* [TASK DIRECTIONS] Starting at the line containing "Write part 2", copy each line exactly, ending with the line containing "bpy.context.scene.collection.objects.link(rigid_bodies[body])". Leave out everything else.

[Data items]
____
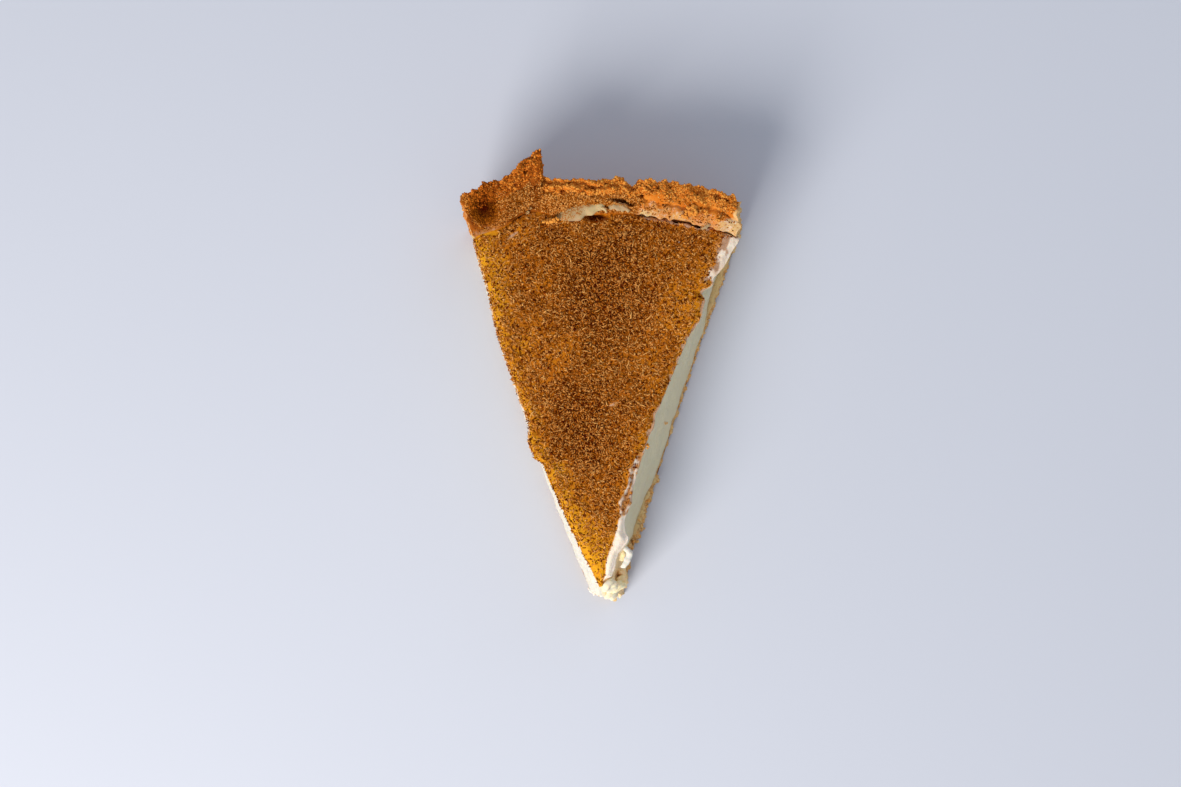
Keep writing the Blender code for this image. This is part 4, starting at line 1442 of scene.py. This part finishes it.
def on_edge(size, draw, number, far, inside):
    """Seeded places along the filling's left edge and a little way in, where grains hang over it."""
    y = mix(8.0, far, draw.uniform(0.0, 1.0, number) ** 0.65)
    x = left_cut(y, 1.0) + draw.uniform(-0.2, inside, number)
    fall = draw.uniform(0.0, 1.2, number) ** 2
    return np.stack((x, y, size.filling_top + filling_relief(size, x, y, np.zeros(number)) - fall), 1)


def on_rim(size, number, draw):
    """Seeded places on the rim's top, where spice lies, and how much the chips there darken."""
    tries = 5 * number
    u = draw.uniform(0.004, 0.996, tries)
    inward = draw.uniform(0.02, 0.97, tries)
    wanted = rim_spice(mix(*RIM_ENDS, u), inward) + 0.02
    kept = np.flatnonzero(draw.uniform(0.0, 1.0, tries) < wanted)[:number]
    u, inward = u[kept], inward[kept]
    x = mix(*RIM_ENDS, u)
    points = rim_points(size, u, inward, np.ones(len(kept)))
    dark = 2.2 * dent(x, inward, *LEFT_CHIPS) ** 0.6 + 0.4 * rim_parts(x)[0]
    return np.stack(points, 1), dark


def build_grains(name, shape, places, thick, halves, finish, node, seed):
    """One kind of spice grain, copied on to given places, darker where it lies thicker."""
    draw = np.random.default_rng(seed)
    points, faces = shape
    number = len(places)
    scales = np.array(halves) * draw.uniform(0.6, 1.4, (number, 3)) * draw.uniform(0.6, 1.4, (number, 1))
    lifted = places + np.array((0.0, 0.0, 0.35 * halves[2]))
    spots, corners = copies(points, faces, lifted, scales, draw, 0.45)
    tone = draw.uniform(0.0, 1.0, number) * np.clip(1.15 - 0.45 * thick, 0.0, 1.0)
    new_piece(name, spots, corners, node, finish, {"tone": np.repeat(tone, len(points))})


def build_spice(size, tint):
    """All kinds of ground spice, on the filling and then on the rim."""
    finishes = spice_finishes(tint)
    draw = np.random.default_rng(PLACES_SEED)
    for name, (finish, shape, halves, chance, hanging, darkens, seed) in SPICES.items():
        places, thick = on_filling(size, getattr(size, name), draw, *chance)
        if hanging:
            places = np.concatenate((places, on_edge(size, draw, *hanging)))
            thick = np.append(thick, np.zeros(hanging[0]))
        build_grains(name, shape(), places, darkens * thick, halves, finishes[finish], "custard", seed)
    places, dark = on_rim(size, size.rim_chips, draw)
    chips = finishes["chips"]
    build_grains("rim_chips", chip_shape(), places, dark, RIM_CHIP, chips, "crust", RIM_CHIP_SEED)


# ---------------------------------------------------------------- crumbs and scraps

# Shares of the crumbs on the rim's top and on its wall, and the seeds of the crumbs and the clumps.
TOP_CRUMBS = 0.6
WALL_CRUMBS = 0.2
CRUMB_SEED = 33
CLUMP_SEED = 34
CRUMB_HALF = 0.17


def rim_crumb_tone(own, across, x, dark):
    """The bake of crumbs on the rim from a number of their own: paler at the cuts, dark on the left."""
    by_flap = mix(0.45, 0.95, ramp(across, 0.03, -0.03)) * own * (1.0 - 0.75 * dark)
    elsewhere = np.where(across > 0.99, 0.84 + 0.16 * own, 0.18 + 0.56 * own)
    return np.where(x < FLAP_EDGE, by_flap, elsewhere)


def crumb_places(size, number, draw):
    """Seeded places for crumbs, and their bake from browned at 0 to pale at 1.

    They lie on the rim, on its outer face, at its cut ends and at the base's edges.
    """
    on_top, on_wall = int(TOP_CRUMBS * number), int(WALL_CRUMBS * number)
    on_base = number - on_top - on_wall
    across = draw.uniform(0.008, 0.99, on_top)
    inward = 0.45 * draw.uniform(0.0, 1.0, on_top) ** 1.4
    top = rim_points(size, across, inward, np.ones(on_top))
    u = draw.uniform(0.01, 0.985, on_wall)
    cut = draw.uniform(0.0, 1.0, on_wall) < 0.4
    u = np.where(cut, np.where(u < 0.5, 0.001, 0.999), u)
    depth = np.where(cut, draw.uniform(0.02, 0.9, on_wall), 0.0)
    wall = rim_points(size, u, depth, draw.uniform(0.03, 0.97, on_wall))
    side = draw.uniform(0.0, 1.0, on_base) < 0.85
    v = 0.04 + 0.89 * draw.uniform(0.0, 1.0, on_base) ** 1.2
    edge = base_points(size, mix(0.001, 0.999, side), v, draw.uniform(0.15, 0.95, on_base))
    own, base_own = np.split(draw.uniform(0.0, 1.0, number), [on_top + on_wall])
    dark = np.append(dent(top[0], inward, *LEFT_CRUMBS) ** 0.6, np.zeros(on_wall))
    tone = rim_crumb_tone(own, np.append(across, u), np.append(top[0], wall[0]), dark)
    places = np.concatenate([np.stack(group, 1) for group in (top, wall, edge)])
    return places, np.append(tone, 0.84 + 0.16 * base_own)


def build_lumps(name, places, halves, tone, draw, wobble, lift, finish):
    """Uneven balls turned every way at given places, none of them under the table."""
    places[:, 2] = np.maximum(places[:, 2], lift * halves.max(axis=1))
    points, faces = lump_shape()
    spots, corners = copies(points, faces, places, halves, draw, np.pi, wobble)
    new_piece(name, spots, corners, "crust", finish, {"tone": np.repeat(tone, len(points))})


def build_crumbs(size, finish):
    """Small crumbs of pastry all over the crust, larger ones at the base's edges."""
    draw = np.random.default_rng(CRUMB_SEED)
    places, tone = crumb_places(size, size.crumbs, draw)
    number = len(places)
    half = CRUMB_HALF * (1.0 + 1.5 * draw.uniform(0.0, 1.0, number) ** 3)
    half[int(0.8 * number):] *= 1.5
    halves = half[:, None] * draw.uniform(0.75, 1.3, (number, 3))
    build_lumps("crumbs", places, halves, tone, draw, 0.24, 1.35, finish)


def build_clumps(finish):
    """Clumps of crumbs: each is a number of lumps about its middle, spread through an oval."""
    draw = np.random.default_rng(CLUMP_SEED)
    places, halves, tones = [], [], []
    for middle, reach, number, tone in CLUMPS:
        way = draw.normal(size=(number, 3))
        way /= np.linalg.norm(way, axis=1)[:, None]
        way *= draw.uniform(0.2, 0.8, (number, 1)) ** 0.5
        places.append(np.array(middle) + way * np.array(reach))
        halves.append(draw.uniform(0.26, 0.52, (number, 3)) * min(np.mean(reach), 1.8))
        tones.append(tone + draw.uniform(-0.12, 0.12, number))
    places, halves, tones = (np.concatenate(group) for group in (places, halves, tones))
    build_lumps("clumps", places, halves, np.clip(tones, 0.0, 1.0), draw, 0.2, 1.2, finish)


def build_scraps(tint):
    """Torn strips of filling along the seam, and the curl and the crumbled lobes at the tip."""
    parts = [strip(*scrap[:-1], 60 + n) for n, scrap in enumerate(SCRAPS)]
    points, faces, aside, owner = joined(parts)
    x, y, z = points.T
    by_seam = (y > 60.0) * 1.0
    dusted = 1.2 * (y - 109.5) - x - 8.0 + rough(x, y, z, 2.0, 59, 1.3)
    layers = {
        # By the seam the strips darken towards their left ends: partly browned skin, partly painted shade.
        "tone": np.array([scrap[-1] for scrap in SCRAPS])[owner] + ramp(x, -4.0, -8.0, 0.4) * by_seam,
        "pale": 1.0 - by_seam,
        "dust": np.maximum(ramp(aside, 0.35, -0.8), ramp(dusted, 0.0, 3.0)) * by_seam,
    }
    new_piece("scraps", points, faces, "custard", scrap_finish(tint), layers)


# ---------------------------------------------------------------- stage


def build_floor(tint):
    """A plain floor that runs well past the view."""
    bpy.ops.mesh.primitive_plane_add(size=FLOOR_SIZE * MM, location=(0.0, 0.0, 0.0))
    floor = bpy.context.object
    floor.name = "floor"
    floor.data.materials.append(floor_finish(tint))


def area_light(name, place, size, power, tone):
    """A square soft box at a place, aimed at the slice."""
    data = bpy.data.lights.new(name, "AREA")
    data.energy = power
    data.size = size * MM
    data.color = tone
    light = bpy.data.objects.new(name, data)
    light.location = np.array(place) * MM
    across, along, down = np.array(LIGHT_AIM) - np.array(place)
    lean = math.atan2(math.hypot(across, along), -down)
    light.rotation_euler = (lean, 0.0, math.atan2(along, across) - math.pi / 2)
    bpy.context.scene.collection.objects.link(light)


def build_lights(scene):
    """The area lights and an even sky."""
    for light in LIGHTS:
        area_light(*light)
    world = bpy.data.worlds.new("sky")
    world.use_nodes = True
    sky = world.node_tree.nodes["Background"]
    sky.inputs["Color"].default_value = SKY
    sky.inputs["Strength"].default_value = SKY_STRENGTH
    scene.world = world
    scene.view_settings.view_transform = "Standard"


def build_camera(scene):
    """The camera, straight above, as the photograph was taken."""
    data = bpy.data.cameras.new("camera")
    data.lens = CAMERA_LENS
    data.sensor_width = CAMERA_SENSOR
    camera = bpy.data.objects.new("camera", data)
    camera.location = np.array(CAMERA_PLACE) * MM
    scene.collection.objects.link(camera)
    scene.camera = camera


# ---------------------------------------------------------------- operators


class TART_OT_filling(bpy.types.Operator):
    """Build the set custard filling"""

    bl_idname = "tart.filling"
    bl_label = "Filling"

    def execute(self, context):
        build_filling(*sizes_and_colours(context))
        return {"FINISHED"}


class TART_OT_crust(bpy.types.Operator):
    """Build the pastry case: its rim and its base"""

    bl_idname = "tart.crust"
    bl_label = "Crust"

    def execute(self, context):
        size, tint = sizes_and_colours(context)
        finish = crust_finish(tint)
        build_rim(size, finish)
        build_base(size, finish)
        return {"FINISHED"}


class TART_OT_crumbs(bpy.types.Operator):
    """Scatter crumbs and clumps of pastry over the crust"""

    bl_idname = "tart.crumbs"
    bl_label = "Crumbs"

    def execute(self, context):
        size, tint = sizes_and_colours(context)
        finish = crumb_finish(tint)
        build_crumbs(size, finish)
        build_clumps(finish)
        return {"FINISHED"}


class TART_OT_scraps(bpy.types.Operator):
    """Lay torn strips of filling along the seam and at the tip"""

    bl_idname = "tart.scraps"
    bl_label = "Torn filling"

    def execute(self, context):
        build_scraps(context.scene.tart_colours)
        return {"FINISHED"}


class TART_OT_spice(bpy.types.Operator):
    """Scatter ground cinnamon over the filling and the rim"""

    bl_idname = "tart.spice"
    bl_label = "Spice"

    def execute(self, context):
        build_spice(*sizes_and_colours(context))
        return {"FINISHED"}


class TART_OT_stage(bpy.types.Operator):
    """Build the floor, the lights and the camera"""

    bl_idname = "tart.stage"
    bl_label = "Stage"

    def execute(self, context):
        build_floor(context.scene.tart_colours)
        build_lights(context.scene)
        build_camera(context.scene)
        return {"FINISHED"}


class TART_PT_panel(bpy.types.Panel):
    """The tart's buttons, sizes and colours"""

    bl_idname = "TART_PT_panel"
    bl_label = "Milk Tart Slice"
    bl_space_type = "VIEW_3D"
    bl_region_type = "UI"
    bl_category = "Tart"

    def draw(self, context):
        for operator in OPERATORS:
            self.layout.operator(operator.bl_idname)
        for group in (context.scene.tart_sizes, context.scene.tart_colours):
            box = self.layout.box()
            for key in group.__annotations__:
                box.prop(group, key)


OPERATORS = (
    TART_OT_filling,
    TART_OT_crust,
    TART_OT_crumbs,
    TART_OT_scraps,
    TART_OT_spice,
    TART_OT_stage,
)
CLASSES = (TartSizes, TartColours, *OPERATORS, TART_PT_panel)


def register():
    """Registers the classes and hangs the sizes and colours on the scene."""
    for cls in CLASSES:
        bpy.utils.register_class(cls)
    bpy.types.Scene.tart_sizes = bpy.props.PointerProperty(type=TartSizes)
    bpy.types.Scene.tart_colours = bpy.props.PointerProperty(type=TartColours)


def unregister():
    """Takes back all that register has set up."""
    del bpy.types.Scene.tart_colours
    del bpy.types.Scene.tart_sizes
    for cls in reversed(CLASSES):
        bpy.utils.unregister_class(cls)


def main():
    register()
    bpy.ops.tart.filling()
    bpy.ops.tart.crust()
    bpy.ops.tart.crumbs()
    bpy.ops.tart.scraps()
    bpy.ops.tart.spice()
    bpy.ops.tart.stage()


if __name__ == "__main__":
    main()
____
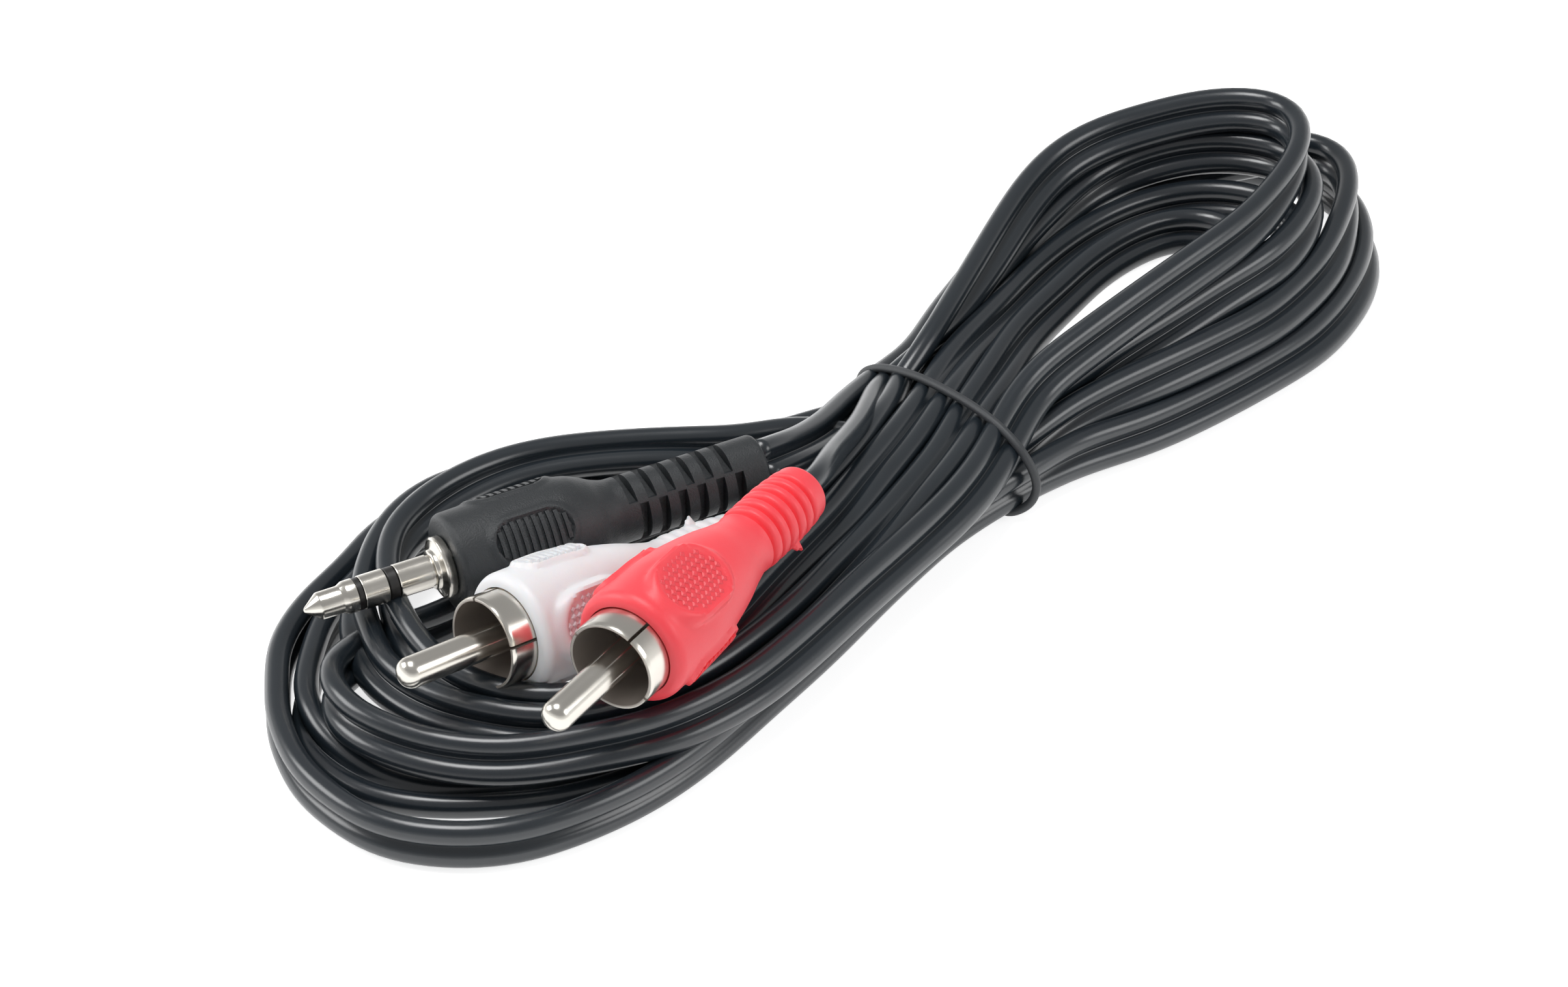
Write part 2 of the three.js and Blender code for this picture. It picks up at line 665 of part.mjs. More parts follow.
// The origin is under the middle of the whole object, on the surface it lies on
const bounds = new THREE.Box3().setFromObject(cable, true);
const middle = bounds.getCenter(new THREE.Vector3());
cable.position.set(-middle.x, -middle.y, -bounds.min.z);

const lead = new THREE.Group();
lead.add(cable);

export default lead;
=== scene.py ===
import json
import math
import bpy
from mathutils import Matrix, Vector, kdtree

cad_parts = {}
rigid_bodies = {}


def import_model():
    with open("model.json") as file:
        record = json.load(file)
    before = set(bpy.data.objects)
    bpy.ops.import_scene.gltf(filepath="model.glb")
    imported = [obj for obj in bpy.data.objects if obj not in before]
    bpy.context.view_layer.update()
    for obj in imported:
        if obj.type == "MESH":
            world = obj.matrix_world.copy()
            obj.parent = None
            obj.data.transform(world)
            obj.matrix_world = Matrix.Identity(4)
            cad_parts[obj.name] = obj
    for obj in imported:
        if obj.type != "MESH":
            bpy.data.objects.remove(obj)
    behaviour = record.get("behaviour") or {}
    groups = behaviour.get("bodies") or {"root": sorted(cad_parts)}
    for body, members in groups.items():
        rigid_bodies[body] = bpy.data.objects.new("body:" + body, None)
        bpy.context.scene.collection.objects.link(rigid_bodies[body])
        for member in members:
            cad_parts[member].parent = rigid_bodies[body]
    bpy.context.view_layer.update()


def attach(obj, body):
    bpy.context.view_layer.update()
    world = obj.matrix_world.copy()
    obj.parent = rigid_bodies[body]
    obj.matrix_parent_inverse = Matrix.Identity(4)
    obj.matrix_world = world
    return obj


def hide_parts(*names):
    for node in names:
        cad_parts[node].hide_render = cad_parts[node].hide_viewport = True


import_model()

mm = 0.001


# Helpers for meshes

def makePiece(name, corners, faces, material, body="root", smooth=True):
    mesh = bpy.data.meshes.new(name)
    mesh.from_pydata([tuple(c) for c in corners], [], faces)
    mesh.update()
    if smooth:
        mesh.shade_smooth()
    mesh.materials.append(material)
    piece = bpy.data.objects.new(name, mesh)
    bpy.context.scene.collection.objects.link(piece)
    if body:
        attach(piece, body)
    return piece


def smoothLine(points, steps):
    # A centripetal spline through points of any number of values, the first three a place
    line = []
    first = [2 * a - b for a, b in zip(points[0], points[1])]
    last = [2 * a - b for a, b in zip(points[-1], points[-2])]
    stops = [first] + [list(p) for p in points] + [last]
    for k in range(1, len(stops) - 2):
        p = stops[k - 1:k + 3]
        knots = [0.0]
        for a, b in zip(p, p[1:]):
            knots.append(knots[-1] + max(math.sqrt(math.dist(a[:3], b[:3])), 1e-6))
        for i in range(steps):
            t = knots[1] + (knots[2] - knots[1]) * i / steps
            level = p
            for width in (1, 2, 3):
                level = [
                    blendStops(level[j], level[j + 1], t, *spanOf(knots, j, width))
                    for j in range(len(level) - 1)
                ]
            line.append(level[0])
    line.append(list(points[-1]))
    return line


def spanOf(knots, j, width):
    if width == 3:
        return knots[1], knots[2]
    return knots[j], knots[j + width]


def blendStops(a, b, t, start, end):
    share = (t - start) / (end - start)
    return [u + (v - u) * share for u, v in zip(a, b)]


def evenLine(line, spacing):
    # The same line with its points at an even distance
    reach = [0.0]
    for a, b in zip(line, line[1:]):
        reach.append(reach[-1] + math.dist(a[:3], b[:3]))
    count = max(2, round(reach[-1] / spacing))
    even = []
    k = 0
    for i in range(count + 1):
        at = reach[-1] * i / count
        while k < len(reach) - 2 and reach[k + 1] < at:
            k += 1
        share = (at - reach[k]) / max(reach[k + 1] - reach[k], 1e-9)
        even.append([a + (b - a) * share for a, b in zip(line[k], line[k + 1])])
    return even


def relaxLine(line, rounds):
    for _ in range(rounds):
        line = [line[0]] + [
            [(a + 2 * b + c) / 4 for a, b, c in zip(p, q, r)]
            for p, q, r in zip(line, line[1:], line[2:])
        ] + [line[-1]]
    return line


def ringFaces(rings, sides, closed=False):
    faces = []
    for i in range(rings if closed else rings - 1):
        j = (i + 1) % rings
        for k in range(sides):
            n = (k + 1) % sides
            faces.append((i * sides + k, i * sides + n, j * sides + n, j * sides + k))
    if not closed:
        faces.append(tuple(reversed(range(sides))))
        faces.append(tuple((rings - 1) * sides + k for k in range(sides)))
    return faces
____
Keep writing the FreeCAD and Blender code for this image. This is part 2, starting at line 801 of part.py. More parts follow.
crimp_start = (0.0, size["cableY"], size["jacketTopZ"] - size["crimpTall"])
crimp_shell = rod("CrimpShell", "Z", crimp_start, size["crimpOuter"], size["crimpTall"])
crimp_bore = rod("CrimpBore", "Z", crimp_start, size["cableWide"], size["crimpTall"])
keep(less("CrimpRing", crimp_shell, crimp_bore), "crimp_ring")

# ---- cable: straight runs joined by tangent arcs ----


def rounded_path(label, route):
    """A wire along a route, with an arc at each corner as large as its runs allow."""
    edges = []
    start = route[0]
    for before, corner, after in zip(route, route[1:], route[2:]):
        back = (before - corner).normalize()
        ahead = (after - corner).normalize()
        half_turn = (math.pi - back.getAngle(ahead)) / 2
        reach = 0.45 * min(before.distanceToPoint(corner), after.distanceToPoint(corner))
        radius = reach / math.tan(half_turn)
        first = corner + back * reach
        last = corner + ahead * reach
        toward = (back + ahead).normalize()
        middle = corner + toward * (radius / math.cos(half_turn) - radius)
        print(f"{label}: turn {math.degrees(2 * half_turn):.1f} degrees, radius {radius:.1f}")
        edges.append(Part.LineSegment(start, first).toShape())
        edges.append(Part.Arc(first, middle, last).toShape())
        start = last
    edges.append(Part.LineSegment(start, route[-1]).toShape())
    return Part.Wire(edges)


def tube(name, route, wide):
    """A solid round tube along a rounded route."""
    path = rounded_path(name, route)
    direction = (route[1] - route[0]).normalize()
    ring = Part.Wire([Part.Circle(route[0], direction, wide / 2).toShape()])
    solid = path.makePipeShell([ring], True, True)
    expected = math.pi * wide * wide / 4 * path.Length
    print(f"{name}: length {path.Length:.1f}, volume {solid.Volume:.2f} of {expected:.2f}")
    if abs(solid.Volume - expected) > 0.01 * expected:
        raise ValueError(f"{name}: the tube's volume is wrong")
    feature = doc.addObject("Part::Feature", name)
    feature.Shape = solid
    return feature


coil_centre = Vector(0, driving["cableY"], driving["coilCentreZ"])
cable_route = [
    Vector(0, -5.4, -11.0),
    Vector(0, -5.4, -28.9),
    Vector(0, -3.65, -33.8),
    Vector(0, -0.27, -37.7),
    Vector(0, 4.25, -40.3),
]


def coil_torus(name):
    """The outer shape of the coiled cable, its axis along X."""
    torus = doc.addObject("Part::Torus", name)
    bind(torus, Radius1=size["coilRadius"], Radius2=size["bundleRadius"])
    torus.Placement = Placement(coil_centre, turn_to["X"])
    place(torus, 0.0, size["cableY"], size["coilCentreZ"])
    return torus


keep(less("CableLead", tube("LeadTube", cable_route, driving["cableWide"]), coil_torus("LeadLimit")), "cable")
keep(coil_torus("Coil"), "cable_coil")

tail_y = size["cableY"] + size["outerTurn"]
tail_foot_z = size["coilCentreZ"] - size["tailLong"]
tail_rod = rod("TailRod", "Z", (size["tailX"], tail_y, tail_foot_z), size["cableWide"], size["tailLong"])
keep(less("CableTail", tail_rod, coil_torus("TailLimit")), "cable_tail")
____
* [RESPONSE TO THE EXERCISE]
Write part 2 of the three.js and Blender code for this picture. It picks up at line 665 of part.mjs. More parts follow.
// The origin is under the middle of the whole object, on the surface it lies on
const bounds = new THREE.Box3().setFromObject(cable, true);
const middle = bounds.getCenter(new THREE.Vector3());
cable.position.set(-middle.x, -middle.y, -bounds.min.z);

const lead = new THREE.Group();
lead.add(cable);

export default lead;
=== scene.py ===
import json
import math
import bpy
from mathutils import Matrix, Vector, kdtree

cad_parts = {}
rigid_bodies = {}


def import_model():
    with open("model.json") as file:
        record = json.load(file)
    before = set(bpy.data.objects)
    bpy.ops.import_scene.gltf(filepath="model.glb")
    imported = [obj for obj in bpy.data.objects if obj not in before]
    bpy.context.view_layer.update()
    for obj in imported:
        if obj.type == "MESH":
            world = obj.matrix_world.copy()
            obj.parent = None
            obj.data.transform(world)
            obj.matrix_world = Matrix.Identity(4)
            cad_parts[obj.name] = obj
    for obj in imported:
        if obj.type != "MESH":
            bpy.data.objects.remove(obj)
    behaviour = record.get("behaviour") or {}
    groups = behaviour.get("bodies") or {"root": sorted(cad_parts)}
    for body, members in groups.items():
        rigid_bodies[body] = bpy.data.objects.new("body:" + body, None)
        bpy.context.scene.collection.objects.link(rigid_bodies[body])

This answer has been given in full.